North Korea launches 'at least two unidentified projectiles' into sea
10 September 2019, 03:40 | Updated: 25 October 2019, 15:04
North Korea has launched at least two “unidentified projectiles” into the sea, hours after offering to resume nuclear diplomacy with the US.
They were fired from South Phyongan province on Tuesday, travelling over 200 miles to the east, according to South Korea's military.
The Joint Chiefs of Staff and Defence Ministry said they will monitor possible additional launches but gave no further details, such as what kind of projectile was fired.
North Korea’s projectile launches and demand for new proposals were apparently aimed at pressuring the US to make concessions when the talks restart.
The country is widely believed to want the US to provide it with security guarantees and extensive relief from sanctions in return for limited denuclearisation steps.
Tuesday's launches were the eighth such launches since late July and the first since August 24.
The previous seven launches have revealed short-range missile and rocket artillery systems that experts say would potentially expand its capabilities to strike targets throughout South Korea, including US military bases there.
On Monday night, the North's first vice foreign minister, Choe Son Hui, said the country is willing to resume nuclear diplomacy with the US in late September but that Washington must come to the negotiating table with acceptable new proposals.
She said if the proposals do not satisfy North Korea, dealings between the two countries may come to an end.
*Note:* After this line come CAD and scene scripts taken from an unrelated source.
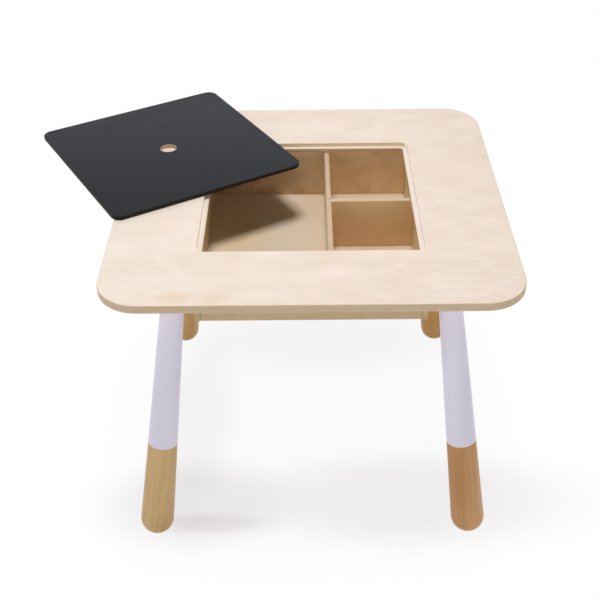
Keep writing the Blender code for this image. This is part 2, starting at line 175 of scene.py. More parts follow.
DIVIDER = (srgb(255, 242, 224), srgb(246, 226, 200))
DIVIDER_EDGE = (srgb(226, 196, 162), srgb(184, 150, 114))
PANEL = (srgb(248, 233, 215), srgb(232, 212, 189))
PANEL_YELLOW = srgb(240, 206, 140)
PANEL_SHADE = srgb(208, 184, 148)
BOARD_LIGHT = srgb(41, 44, 50)
BOARD_DARK = srgb(10, 13, 19)
LID_CORE = (srgb(30, 23, 20), srgb(9, 8, 9))
LID_HOLE = (srgb(218, 184, 148), srgb(162, 124, 92))
LILAC = (srgb(241, 237, 252), srgb(236, 232, 247))
FOOT_TONES = {
    "front_left": (srgb(226, 190, 134), srgb(202, 162, 104)),
    "front_right": (srgb(224, 173, 116), srgb(188, 134, 80)),
    "back_left": (srgb(220, 177, 116), srgb(198, 151, 92)),
    "back_right": (srgb(206, 158, 91), srgb(184, 130, 66)),
}
BLOCK_WOOD = (srgb(214, 182, 140), srgb(178, 140, 96))
SCREW_STEEL = (srgb(168, 170, 174), srgb(140, 142, 148))
BOLT_STEEL = (srgb(176, 178, 182), srgb(150, 152, 158))
INSERT_ZINC = (srgb(206, 190, 140), srgb(180, 164, 120))
FLOOR_LIT = srgb(255, 249, 252)
FLOOR_BOUNCE = srgb(236, 236, 240)
FLOOR_SHADE = srgb(188, 175, 186)
WHITE = (1, 1, 1, 1)

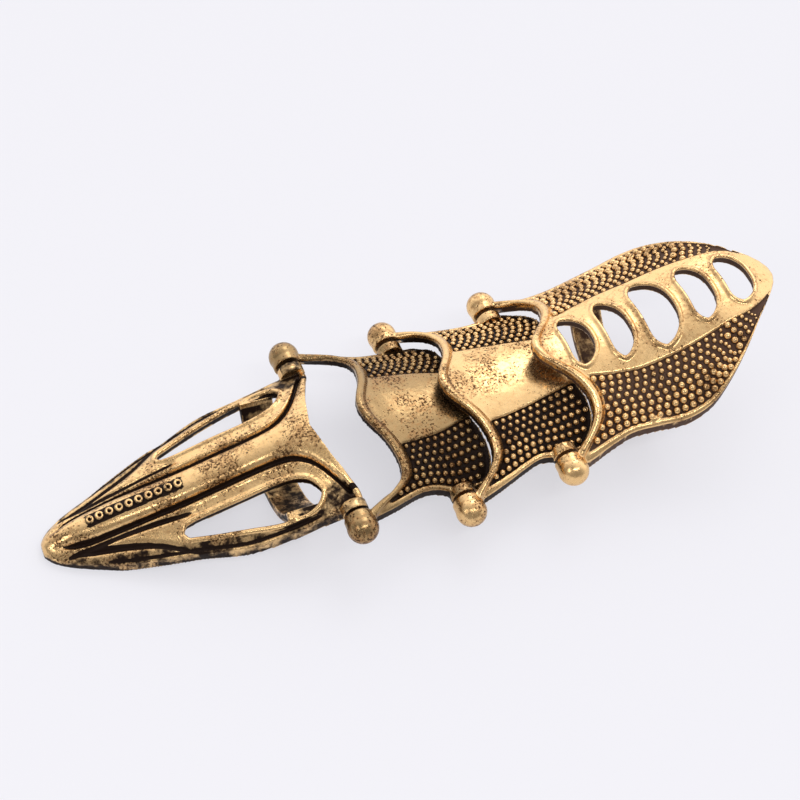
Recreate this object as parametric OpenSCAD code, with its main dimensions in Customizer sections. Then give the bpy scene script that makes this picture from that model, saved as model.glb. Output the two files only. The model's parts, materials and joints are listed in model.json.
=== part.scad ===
// Knuckle armor ring: a fingertip claw, two knuckle plates and a hand plate on three cross hinges.
// Lengths are millimetres. X runs from the claw's tip to the hand, Y across the finger, Z up.

/* [Lengths] */
// Claw, from its hinge to its tip
claw_l = 30; // [26:0.5:36]
// From the claw hinge to the middle hinge
pitch_1 = 11.9; // [11:0.1:13.5]
// From the middle hinge to the hand hinge
pitch_2 = 11.8; // [11:0.1:13.5]
// Hand plate, from its hinge to its round end
hand_l = 28.4; // [26:0.2:33]

/* [Hinges] */
// Height of the claw hinge over the table
claw_hinge_z = 6.3; // [5.8:0.1:7]
// Height of the middle hinge
middle_hinge_z = 4.4; // [4.2:0.1:5]
// Height of the hand hinge
hand_hinge_z = 5.7; // [5.4:0.1:6.4]
// Half spread of the claw hinge's balls
claw_hinge_y = 11.6; // [11.4:0.1:12]
// Half spread of the middle hinge's balls
middle_hinge_y = 12.3; // [12.1:0.1:12.8]
// Half spread of the hand hinge's balls
hand_hinge_y = 11.9; // [11.7:0.1:12.4]
// Diameter of a ball
ball_d = 3.3; // [3:0.1:3.8]
// Thickness of an outer ear, from its inner face to the middle of its ball
ear_t = 1.4; // [1.2:0.1:1.6]
// Thickness of an inner lug
lug_t = 1.1; // [0.9:0.1:1.3]
// Diameter of an inner lug
lug_d = 2.8; // [2.6:0.1:3]
// Diameter of a hinge pin
pin_d = 1.3; // [1.1:0.1:1.4]
// How far a pin runs into its ball past the ear
pin_into_ball = 0.3; // [0.2:0.05:0.6]
// Radial clearance of a pin in its lug
pin_gap = 0.05; // [0.03:0.01:0.09]
// Gap between a lug and the parts round it
side_gap = 0.4; // [0.35:0.05:0.5]
// Gap that a plate's rear edge keeps to the next rim as it swings
swing_gap = 0.3; // [0.2:0.05:0.4]

/* [Plates] */
// Wall of the four castings
wall_t = 1.1; // [0.9:0.05:1.2]
// Height of the front plate's crest at its hinge
front_h = 10.2; // [9.8:0.1:10.6]
// Height of the rear plate's crest at its hinge
rear_h = 10.1; // [9.8:0.1:10.6]
// Height of the hand plate's crest at its far end
hand_h = 15.3; // [14.6:0.1:16]
// Widest half width of the hand plate's leaf
leaf_hw = 11.3; // [10.6:0.1:12]
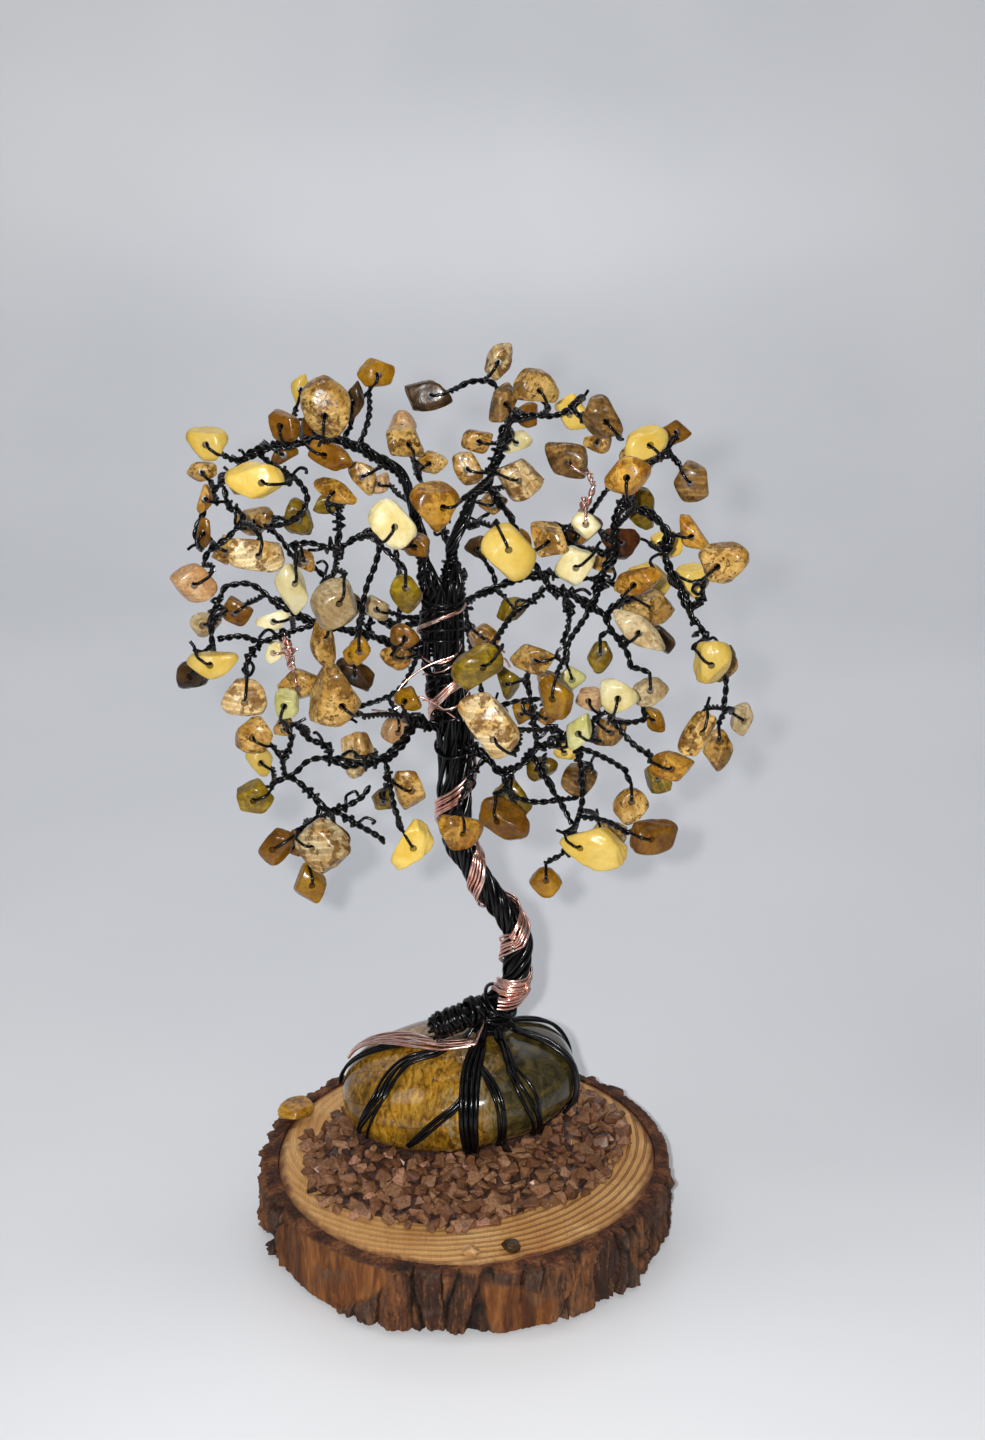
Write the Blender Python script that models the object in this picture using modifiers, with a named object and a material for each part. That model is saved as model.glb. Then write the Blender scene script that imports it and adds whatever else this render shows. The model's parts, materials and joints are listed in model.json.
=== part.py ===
"""Wire gem tree: drilled stone chips on twisted wire, rooted over a boulder on a slice of pine.

The layout is written in millimetres and made in metres.  The origin is the centre of the slice's
underside, +Z is up and the front of the tree faces -Y.
"""
import math
import random

import bmesh
import bpy
from mathutils import Matrix, Vector

MM = 0.001
GAP = 0.3                       # clearance that neighbouring pieces keep
CUT_GAP = 0.45                  # what a cutter adds, because its facets cut corners

# Slice of pine with its bark
SLICE_THICKNESS = 15.0
WOOD_RADIUS = 41.7
BARK_THICKNESS = 3.6
BARK_LIFT = 0.4                 # the bark stops this far above the table
OUTLINE_POINTS = 48

# Boulder: a pebble-like superellipsoid whose left end dips
BOULDER_CENTRE = Vector((-1.5, 8.5, 27.7))
BOULDER_HALF = Vector((26.0, 20.5, 11.7))
BOULDER_FULLNESS = 2.3
BOULDER_DIP = math.radians(8.0)

# Crushed stone around the boulder
GRAVEL_CENTRE = (0.5, 4.0)
GRAVEL_REACH = 35.0
GRAVEL_HEIGHT = 2.4
GRAVEL_HEAP = 3.2

# Wire
STRAND_RADIUS = 0.35            # 0.7 mm enamelled craft wire
TWIG_RADIUS = 0.6               # two strands twisted together
BORE_RADIUS = 0.8               # drilled hole in a chip
STEP_ALONG_WIRE = 6.0
FLAT_ENOUGH = math.radians(4.0)
CHIP_FLATNESS = 0.7             # thickness over width
HANG_LAND = 2.2                 # from a hanging chip's bore to its top
FRONT_LAND = 4.0                # from any other bore to the edge that its loop goes round
LOOP_ROOM = 1.1                 # from the chip to the middle of its loop's wire
RIBBON_WIDTH = 3.2
RIBBON_THICKNESS = 0.7

# Trunk: centre of the rope and its radius
TRUNK = (
    ((4.4, 9, 41.0), 3.1), ((5.0, 9, 43.5), 3.1), ((7.5, 9, 47), 3.1), ((10.2, 9.5, 51), 2.9),
    ((11.2, 10, 56), 2.9), ((11.4, 11, 61.5), 2.9), ((8.6, 11.5, 67), 2.6), ((4.7, 12, 72.5), 2.5),
    ((0.7, 12, 79), 2.7), ((-1.7, 12, 84), 3.0), ((-2.0, 12, 93), 3.5), ((-2.0, 12, 102), 3.5),
    ((-2.6, 12, 111), 3.6), ((-3.8, 12, 119.5), 3.8), ((-4.7, 12, 128), 4.0), ((-4.4, 12, 136), 4.0),
    ((-3.8, 12, 141), 3.6),
)
TRUNK_LOBES = 5
TRUNK_LOBE_DEPTH = 0.12
TRUNK_PITCH = 26.0              # rope length of one full twist
KNOT = ((3.2, 8.0, 49.0), (-2.2, 5.5, 47.4), (-6.8, 5.0, 45.6))
KNOT_RADIUS = 2.3
# The copper ribbon: (height on the trunk, turns made, with whole turns at the front)
RIBBON = ((48.0, -0.05), (48.5, 0), (62, 1), (76, 2), (95, 3), (119, 4), (135, 5), (137.5, 5.25))
RIBBON_STEPS = 13               # steps in a turn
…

President Donald Trump called North Korea's announcement "interesting."
"We'll see what happens," Mr Trump said. "In the meantime, we have our hostages back, we're getting the remains of our great heroes back and we've had no nuclear testing for a long time."
There was no immediate comment from the White House following reports of the launches.
South Korea's presidential office said national security adviser Chung Eui-yong presided over an emergency meeting where officials expressed "strong concern" over the continuing short-range launches by the North.
In the late-night statement carried by state media, Ms Choe said North Korea is willing to sit down with the US "for comprehensive discussions in late September of the issues we have so far taken up, at a time and place to be agreed".
Talks on North Korea's nuclear disarmament fell apart in February when Mr Trump rejected North Korean leader Kim Jong Un's demand for sweeping sanctions relief in return for partial disarmament at their second summit in Vietnam.